All diese Gerichte gab es im Kern bis zum Ende des Alten Reichs 1806; doch machten sie im Laufe der Zeit einen beträchtlichen Funktionswandel durch. Mit der so genannten vermehrten Marburgischen Hofgerichtsordnung des Landgrafen Philipp des Großmütigen von 1524 wurde das Schöffengericht DA als erstinstanzliches Gericht in den Gerichtsaufbau des Landes einbezogen. Damit wurden Berufungen an das Hofgericht in Marburg möglich, bald auch an die landgräfliche Kanzlei zu DA, die unter der Bezeichnung »Regierung der Obergrafschaft« bis 1803/4 auch als mittlere Verwaltungsebene der Landgrafschaft fungierte. Das ihr angegliederte Konsistorium war auch erstinstanzlich für die Geistlichkeit sowie für Ehe- und Familiensachen zuständig. Das Märkerding und die Zentgerichte behielten nur Teile ihrer Zuständigkeit. Die Blutgerichtsbarkeit übte seit 1570 weitgehend das neue Peinliche Halsgericht in DA aus, auch wenn die »Vorverfahren« weiterhin den Zenten oblagen; spätestens nach der Verurteilung mussten die Delinquenten nach DA überstellt werden. Als Appellationsgericht kamen das 1495 neu konstituierte Reichskammergericht sowie der bald darauf gegründete Reichshofrat hinzu. Von beiden Reichsgerichten ließen sich die Darmstädter Landgrafen aber 1631 durch ein auf einen Streitwert von über 1.000 Gulden beschränktes und 1747 durch ein unbeschränktes Appellationsprivileg befreien. An die Stelle dieser Obergerichte trat 1748 das neue Oberappellationsgericht in DA, vor das nun alle Appellations- und Revisionsfälle gebracht wurden, soweit nicht die Regierung in DA oder das fortbestehende Samthofgericht in Marburg zuständig waren. 1777 erhielt es eine Gerichtsordnung.

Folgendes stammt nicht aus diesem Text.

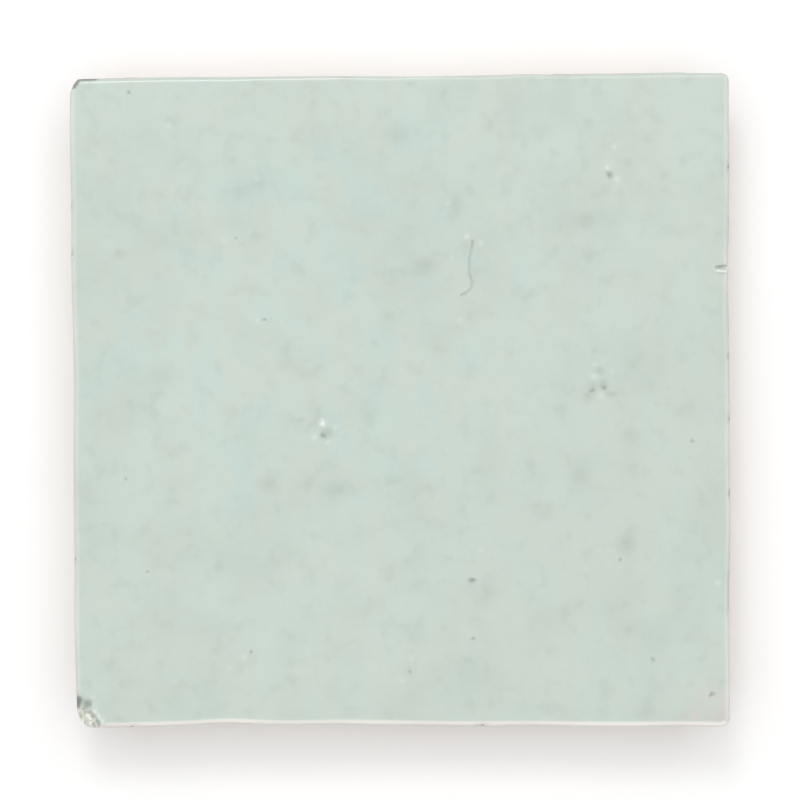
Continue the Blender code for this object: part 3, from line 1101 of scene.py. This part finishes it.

Mit dem Organisationsedikt von 1803 wurde mit Wirkung vom 01.01.1804 die Gerichtsbarkeit in DA auf eine neue Basis gestellt, und zwar derart, dass unter der Bezeichnung »Hofgericht Darmstadt« ein Justizkollegium bei der Regierung der Provinz Starkenburg eingerichtet wurde. Es wurde als Appellationsinstanz dem Stadtgericht über- und als mittleres Gericht dem fortbestehenden Oberappellationsgericht untergeordnet. Das Hofgericht übernahm nach und nach die Zuständigkeiten des Konsistoriums und des alten Oberforstgerichts, 1849 schließlich durch Bildung eines Kriminalsenats die Schwurgerichtsbarkeit. In Ausführung des Gerichtsverfassungsgesetzes von 1877 wurde 1879 das Darmstädter Stadtgericht in ein Amtsgericht, das Hofgericht in das Landgericht und das Oberappellationsgericht in das Oberlandesgericht DA umorganisiert und in einen reichseinheitlichen Gerichtsaufbau (mit Revisionsmöglichkeiten bis zum Reichsgericht in Leipzig) eingebunden. Daran hat sich auch nach 1945 nichts geändert, abgesehen davon, dass an die Stelle des Reichsgerichts der Bundesgerichtshof trat und man das nach Frankfurt/Main verlegte Oberlandesgericht in DA auf einen Senat beschränkte. Hinzu kamen die – teilweise schon vorher bestehenden – Verwaltungs-, Arbeits- und Sozialgerichte, von denen das letztgenannte auch mit der Berufungsinstanz, dem Landessozialgericht, in DA angesiedelt wurde. Mit dem Bau des neuen Justizzentrums am Mathildenplatz wurde das alte Domizil des Land- und Amtsgerichts (Gerichtsgebäude) wesentlich erweitert.

Lit.: Battenberg, F.: Die Geschichte der Darmstädter Justiz. In: Justiz-Report Landgericht Darmstadt, Sonderausgabe zum 425. Jahrestag des Landgerichts Darmstadt, Darmstadt 1992, S. 16-51.